> [Work instructions]: Scan the records for the word "lights". Copy each line that includes it.

> [Material shown]:

....................

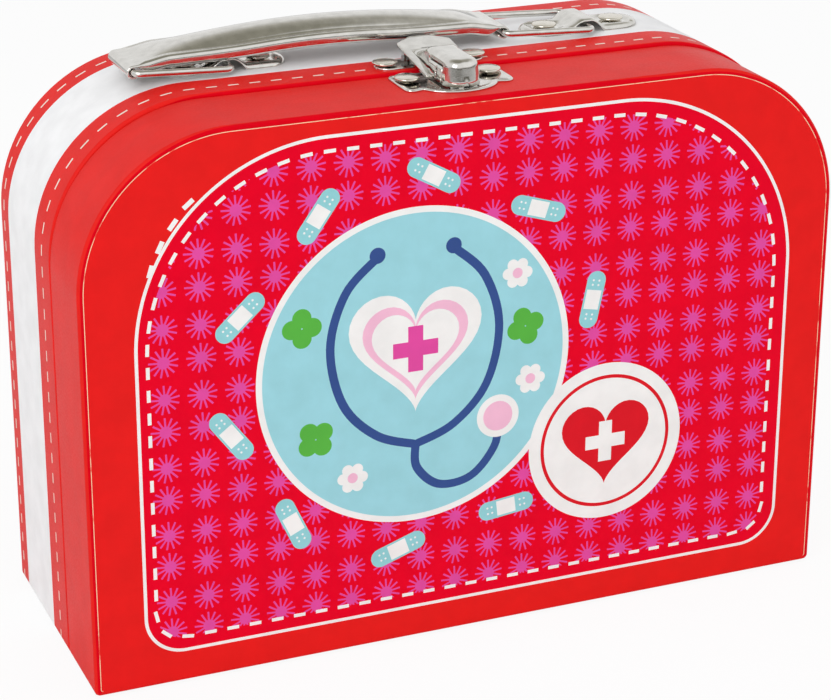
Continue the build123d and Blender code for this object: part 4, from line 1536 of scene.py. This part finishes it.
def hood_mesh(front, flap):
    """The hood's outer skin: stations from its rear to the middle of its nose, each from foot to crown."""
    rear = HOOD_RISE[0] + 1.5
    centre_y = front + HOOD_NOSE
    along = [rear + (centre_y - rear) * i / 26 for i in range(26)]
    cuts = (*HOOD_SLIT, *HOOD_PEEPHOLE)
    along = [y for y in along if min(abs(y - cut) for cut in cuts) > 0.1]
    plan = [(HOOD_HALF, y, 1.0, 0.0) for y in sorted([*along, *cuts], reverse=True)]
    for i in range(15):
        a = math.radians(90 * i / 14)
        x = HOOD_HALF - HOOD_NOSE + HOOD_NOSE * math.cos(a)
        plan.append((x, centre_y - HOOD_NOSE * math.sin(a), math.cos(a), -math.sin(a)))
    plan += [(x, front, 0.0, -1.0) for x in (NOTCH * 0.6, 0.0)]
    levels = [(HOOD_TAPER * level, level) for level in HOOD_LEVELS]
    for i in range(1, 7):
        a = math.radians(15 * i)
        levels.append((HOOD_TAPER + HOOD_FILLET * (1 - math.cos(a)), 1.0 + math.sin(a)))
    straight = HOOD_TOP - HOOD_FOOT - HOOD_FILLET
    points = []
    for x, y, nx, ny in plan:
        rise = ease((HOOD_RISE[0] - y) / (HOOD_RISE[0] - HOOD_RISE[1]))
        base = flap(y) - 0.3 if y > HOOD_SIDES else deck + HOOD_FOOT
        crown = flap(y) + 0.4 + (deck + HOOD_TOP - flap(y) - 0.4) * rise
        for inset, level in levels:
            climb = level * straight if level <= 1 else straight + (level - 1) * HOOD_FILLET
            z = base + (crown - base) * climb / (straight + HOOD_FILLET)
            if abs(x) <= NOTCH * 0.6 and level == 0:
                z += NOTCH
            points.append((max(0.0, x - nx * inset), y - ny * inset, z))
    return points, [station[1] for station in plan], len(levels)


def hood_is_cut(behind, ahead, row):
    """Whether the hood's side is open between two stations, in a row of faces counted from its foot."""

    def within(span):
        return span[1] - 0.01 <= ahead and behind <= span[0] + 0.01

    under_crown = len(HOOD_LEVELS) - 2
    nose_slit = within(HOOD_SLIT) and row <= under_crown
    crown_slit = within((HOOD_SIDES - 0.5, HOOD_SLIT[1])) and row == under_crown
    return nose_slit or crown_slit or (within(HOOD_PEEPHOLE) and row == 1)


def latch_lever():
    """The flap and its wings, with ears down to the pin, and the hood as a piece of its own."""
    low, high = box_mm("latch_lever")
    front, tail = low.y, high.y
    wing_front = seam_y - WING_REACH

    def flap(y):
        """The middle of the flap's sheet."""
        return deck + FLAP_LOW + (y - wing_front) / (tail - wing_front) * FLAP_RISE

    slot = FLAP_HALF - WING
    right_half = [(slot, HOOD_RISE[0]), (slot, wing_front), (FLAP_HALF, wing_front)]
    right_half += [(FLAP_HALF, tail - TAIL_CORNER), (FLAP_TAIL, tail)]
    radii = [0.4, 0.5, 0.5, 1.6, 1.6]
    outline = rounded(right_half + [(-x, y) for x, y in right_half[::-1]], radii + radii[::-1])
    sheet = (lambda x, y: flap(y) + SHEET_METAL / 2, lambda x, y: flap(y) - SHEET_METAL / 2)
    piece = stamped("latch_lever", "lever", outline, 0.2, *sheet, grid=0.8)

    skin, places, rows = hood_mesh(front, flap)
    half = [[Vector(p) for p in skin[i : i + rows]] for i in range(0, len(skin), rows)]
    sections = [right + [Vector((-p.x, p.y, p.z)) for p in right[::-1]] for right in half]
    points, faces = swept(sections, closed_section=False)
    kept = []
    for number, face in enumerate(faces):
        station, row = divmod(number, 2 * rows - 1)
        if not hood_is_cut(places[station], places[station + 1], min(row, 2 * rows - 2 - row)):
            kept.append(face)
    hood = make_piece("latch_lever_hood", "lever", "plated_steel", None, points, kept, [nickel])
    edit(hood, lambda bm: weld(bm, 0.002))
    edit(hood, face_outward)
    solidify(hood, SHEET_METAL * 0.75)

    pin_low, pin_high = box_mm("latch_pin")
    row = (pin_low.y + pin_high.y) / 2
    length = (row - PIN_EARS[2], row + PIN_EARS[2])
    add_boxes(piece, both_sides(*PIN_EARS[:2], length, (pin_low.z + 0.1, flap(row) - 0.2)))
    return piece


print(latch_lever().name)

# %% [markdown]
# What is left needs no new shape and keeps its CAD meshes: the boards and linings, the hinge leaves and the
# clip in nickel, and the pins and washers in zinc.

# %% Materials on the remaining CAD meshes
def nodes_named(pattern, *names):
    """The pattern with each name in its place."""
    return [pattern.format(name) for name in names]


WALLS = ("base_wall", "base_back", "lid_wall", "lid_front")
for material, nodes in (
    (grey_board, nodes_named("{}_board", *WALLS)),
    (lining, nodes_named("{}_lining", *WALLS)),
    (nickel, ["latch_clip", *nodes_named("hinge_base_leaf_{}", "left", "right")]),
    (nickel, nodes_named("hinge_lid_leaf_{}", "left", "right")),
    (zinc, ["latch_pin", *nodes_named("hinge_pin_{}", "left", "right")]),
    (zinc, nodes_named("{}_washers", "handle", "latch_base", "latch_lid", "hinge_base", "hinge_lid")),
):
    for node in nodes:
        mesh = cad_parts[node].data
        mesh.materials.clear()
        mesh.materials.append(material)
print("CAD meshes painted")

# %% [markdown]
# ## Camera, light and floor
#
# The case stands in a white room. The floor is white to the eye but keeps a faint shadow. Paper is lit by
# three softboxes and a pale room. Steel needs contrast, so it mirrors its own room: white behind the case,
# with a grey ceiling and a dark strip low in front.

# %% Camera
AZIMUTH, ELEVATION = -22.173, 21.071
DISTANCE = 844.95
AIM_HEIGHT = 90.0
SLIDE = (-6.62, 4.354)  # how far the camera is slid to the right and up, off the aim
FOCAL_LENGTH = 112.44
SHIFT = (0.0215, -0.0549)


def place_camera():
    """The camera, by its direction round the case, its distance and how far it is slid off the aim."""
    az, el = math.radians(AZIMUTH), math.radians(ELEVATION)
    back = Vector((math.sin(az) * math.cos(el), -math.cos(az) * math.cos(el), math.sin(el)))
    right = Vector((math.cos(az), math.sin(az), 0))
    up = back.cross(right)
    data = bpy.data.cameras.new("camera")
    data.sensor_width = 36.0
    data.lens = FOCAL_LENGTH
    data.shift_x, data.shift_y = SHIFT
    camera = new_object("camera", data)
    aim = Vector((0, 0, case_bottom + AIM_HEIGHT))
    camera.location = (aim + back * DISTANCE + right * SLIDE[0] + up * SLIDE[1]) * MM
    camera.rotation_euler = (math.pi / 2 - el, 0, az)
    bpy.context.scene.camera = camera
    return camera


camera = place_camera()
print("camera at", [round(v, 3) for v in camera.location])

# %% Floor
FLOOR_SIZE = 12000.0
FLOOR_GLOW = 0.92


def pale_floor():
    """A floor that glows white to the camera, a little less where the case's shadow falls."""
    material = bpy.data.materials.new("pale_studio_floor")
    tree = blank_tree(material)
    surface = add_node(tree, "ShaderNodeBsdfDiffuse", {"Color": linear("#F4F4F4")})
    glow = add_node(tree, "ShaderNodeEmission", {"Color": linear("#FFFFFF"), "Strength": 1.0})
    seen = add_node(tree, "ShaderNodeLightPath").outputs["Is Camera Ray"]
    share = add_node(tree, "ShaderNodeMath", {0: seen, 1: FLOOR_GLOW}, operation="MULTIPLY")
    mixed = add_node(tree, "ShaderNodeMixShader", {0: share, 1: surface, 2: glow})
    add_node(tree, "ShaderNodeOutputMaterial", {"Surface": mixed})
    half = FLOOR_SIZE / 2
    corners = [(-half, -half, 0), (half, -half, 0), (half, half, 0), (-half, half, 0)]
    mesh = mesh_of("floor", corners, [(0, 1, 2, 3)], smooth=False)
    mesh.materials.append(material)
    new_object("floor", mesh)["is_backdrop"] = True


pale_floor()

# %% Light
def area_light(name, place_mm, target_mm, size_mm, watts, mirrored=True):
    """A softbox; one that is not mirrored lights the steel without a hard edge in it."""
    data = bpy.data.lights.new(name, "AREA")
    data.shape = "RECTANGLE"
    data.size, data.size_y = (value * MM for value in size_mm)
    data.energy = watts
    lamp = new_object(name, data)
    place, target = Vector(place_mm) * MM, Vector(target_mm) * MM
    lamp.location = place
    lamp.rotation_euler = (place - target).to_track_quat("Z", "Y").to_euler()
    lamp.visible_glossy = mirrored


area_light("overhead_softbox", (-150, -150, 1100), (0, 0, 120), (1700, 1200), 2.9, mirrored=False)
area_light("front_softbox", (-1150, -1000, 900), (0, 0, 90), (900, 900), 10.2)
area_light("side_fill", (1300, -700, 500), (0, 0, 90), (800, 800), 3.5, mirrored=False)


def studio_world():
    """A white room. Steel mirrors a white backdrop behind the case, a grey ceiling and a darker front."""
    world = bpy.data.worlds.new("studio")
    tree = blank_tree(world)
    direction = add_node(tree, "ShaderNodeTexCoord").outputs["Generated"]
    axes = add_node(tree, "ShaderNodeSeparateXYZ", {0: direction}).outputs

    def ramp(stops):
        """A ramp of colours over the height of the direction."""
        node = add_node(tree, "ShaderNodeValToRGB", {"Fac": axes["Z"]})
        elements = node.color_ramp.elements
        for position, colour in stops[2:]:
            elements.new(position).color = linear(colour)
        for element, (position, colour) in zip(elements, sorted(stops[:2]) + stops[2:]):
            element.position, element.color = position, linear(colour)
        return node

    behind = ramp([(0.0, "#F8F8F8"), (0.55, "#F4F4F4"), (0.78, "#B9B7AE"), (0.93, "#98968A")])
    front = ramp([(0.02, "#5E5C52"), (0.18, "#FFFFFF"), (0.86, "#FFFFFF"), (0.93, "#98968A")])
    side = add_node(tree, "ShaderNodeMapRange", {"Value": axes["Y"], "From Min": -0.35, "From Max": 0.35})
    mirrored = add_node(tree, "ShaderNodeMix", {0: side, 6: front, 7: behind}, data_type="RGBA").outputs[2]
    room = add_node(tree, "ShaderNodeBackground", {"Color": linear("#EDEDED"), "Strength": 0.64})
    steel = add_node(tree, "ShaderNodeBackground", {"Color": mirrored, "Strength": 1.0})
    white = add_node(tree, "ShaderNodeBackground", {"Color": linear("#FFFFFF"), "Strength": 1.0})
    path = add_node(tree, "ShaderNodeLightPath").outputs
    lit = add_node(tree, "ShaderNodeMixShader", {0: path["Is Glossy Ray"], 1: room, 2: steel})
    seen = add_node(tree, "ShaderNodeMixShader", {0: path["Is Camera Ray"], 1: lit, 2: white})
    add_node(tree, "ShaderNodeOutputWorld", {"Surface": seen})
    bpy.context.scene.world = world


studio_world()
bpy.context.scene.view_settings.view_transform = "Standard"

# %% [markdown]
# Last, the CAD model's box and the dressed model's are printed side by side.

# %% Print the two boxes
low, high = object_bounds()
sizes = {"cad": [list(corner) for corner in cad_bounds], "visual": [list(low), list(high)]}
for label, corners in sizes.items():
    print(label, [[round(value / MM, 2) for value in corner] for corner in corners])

....................

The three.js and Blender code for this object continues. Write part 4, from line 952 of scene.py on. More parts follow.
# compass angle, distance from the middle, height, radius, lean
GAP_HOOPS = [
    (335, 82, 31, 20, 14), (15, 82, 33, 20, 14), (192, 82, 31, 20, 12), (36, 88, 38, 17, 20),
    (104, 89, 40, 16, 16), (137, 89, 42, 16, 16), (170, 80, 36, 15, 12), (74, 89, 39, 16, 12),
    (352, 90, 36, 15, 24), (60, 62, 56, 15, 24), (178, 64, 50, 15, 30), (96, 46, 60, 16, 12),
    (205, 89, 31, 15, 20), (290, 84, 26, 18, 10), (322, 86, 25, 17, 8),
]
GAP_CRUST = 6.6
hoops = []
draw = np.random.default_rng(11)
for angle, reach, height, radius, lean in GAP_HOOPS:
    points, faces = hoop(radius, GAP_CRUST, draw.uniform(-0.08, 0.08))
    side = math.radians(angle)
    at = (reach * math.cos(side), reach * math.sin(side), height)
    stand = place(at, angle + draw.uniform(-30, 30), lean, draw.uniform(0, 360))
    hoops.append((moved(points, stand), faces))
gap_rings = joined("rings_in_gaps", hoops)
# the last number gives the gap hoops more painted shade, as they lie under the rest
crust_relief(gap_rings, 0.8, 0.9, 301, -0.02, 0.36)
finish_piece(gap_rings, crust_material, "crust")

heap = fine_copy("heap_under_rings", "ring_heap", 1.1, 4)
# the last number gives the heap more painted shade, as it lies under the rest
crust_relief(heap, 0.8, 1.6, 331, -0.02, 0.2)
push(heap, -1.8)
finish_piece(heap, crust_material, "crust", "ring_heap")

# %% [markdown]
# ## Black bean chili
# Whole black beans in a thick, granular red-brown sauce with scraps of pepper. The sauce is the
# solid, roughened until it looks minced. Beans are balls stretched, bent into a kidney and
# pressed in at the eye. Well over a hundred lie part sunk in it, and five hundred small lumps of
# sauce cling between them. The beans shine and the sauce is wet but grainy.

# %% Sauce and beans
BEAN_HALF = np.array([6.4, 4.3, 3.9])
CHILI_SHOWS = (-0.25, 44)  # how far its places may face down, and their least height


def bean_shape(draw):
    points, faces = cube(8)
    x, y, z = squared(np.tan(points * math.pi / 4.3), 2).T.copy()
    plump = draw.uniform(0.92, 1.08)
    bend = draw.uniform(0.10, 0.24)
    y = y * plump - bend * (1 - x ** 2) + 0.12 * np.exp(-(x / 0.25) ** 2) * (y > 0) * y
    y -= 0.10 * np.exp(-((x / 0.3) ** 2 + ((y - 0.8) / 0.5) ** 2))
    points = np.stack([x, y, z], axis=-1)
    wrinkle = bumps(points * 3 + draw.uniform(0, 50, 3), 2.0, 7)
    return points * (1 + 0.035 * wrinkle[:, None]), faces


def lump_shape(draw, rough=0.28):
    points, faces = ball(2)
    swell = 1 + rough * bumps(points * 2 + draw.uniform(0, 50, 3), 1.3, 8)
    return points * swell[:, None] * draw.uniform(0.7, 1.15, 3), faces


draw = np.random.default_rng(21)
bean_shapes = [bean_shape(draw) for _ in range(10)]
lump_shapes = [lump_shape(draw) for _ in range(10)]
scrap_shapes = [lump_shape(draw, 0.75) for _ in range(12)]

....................

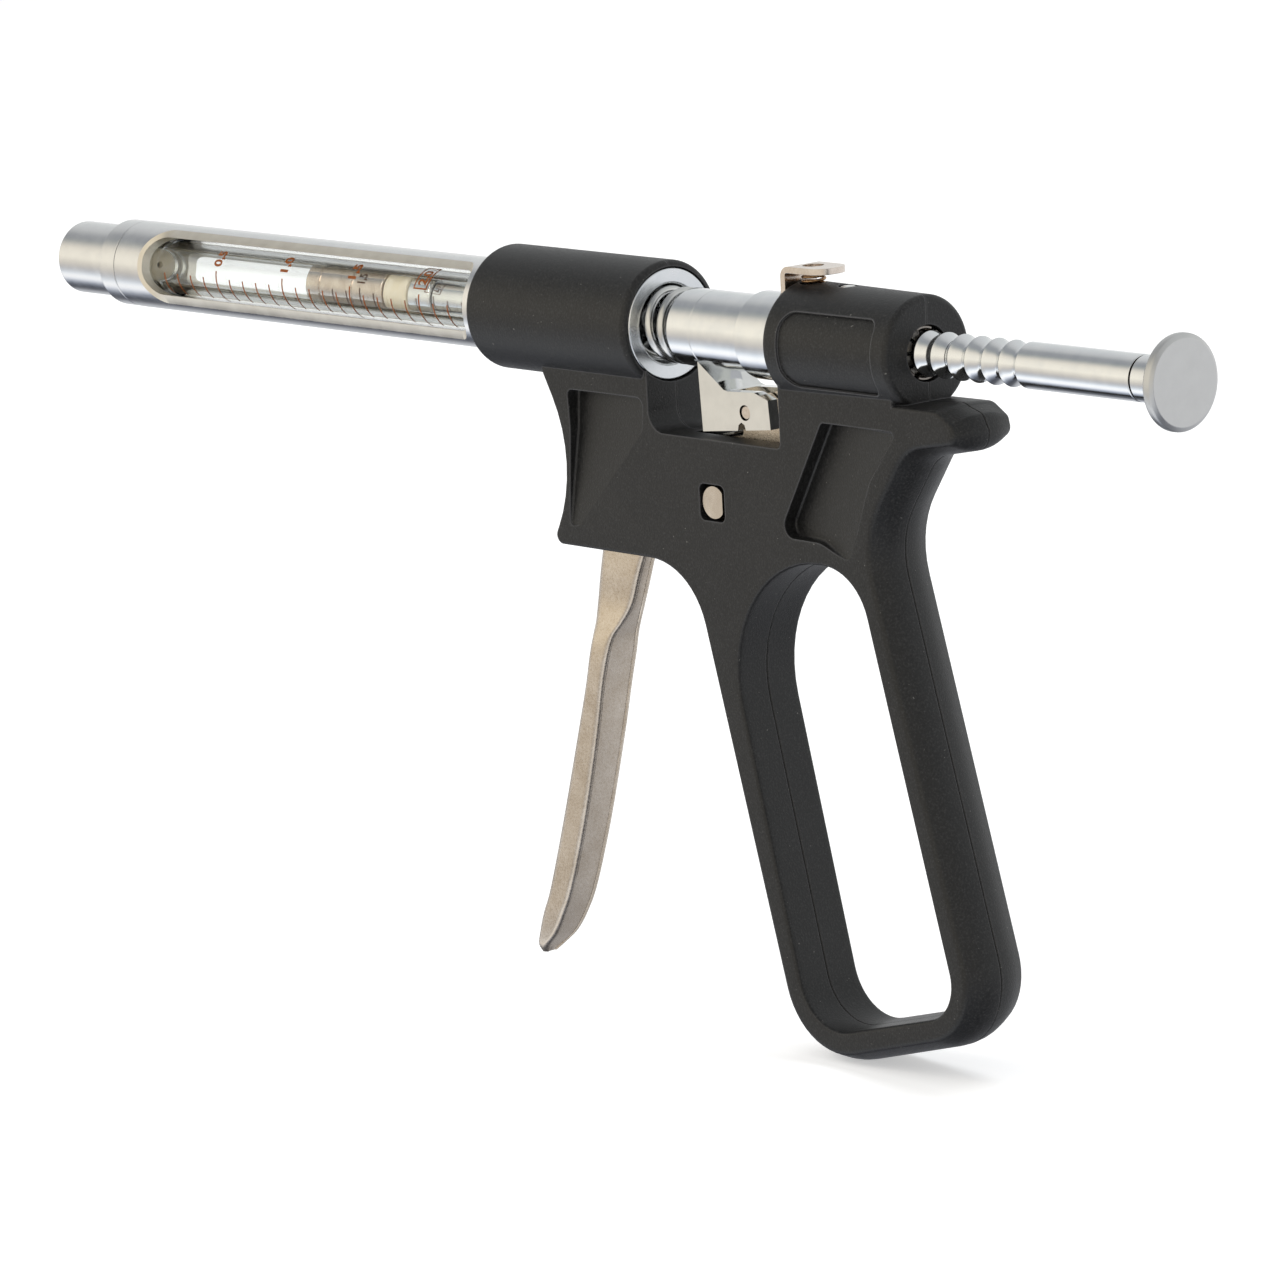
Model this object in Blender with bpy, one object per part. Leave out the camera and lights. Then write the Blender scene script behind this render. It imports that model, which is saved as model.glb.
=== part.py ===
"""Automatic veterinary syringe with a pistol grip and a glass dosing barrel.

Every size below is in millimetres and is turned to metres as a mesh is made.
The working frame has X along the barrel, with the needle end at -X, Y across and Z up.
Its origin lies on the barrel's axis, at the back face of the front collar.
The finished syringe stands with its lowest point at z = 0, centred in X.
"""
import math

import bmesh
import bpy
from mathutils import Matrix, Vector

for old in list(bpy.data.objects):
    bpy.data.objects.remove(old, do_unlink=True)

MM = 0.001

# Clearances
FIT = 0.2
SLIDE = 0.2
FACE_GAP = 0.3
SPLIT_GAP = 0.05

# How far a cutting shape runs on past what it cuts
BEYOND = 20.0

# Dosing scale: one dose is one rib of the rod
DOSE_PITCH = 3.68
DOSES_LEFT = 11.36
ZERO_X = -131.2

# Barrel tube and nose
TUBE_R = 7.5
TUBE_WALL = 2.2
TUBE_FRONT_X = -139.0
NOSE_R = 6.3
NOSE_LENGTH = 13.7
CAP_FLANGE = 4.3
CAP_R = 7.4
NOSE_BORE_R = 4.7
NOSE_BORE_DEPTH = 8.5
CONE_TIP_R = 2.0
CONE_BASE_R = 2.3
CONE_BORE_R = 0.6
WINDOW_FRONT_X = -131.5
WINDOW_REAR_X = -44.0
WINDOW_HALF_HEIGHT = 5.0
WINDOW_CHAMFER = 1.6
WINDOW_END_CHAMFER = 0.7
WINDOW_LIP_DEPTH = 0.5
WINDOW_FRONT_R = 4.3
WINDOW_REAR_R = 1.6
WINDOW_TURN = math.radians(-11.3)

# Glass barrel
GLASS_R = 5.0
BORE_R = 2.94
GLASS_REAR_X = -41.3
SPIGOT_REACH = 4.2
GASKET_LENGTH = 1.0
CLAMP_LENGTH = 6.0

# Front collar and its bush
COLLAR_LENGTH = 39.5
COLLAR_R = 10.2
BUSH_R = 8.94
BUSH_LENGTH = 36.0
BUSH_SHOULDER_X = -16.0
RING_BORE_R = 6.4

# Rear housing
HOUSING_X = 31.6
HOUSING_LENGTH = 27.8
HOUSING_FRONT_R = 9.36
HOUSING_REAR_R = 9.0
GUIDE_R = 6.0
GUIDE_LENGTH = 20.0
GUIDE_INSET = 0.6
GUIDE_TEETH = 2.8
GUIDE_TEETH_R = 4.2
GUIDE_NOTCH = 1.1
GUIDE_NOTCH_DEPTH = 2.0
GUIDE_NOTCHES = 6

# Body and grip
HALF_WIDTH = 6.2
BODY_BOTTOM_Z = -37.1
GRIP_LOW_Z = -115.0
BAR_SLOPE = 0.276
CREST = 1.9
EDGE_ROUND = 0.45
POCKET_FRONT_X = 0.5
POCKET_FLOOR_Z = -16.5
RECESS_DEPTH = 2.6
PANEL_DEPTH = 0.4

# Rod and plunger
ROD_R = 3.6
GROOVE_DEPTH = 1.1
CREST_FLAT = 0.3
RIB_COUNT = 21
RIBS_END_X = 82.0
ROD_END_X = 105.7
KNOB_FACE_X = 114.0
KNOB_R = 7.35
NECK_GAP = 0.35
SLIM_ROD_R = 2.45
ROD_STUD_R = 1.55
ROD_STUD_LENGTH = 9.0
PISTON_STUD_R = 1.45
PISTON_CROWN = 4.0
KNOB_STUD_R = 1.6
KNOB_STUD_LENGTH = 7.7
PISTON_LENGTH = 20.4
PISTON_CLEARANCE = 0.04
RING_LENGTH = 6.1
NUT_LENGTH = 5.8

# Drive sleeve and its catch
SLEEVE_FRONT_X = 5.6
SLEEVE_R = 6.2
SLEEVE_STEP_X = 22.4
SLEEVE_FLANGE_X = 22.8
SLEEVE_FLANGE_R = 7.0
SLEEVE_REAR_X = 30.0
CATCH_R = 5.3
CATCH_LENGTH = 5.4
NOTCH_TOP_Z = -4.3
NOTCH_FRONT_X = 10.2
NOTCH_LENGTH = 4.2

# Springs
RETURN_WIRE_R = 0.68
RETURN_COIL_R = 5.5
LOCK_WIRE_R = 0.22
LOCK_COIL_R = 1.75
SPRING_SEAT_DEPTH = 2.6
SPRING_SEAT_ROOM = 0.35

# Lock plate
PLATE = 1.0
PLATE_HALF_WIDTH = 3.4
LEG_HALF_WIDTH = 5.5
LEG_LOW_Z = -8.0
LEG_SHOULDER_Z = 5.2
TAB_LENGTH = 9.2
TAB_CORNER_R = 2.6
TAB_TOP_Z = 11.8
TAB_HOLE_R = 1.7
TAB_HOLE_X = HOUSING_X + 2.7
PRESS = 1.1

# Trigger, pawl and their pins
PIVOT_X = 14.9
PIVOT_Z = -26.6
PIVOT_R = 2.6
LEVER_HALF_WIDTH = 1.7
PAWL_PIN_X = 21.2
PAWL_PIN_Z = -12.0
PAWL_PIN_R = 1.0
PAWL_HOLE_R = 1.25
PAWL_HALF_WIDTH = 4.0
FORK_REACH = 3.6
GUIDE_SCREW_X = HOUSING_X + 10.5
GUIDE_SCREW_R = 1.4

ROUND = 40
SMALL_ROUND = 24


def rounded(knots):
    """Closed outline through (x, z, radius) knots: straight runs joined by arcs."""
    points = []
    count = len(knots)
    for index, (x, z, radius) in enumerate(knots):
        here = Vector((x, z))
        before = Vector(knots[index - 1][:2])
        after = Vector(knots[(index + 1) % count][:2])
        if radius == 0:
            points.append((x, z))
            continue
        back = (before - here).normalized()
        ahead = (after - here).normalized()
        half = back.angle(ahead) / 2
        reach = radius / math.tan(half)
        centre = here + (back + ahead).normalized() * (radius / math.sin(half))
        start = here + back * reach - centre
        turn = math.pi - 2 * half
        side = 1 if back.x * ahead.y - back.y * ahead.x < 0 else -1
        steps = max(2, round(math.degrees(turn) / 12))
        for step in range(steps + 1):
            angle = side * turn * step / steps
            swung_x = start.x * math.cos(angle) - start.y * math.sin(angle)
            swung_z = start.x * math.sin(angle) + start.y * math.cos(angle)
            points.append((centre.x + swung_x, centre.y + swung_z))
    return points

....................

> [Answer for the task]:
    """A softbox; one that is not mirrored lights the steel without a hard edge in it."""
    data = bpy.data.lights.new(name, "AREA")
Model this object in Blender with bpy, one object per part. Leave out the camera and lights. Then write the Blender scene script behind this render. It imports that model, which is saved as model.glb.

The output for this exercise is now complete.